When the war ended, the ‘20s brought significant changes in the US: the breakdown of Victorian mores, freer speech (the courts shifted from punitive to more open defense of free speech especially after publication as truth again became a defense), the beginning of black migration to the north, the growth of larger cities and more urban attitudes, jazz and flappers, the expansion of consumer culture and the increasing penetration of national media into every sphere of the nation.

All of that was met with very conservative reactions in Congress then dominated by rural voters, the growth of white hostility, the Ku Klux Klan and race riots. 

Not unlike today’s fractured politics of extremes.

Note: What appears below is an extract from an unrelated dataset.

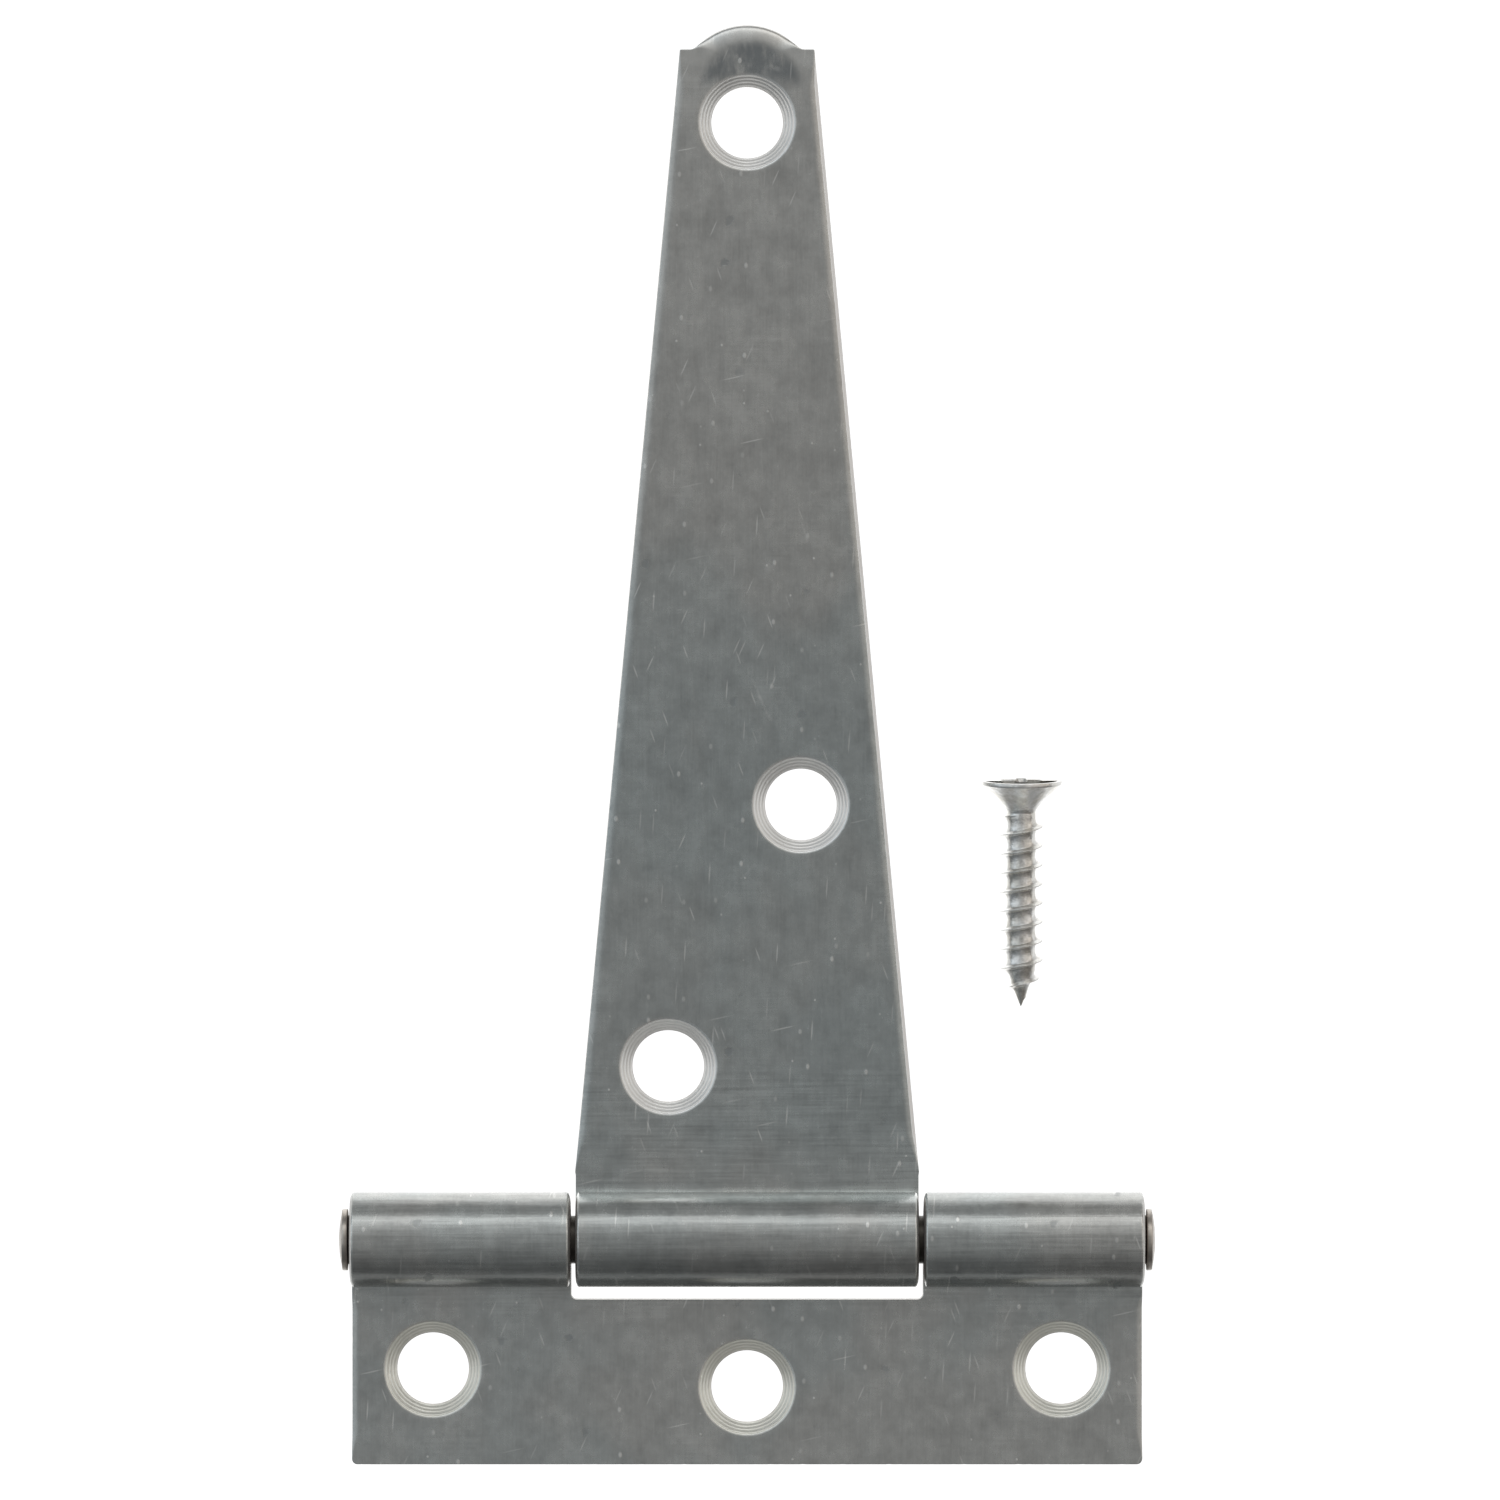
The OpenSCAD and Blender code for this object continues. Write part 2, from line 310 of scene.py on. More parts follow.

Newspapers, magazines and movie newsreels controlled most information as the war ended.  Pittsburgh’s KDKA, the first licensed commercial radio station, went on the air November 2, 1920 with the results of the Presidential election.  Of note, newspaper publisher and Senator Warren Harding beat newspaper publisher and Governor James Cox.

Reader’s Digest debuted in 1922 followed by the New Yorker in 1925.  Brian Haddon and Henry Luce, fresh from the Yale Daily News, founded Time Magazine in New York publishing the first edition with Joseph Cannon, the retired speaker of the House, on the cover dated March 3, 1923.  And the “American Century” – as Luce called it – began with America’s first newsmagazine.  Setting a trend, Time covered serious news as well as gossip and entertainment.

Radio, though, took off.  By the end of 1922, 600 stations were on the air.  Between 1923 and 1930, some 60% of American families bought radio receivers.  But it wasn’t until the end of the decade advertising was introduced and the nature of radio listening changed rapidly.

The flip side of propaganda is censorship.  Keeping information from citizens turns out to be as important and promoting it to them.

After the ‘20s passed into history and depression hit the world in the ‘30s, mass media changed again.  President Franklin D. Roosevelt’s fireside chats brought one-to-many propaganda into America’s living rooms.  In Europe and in Asia, new leaders took over the means of communications for somewhat different ends.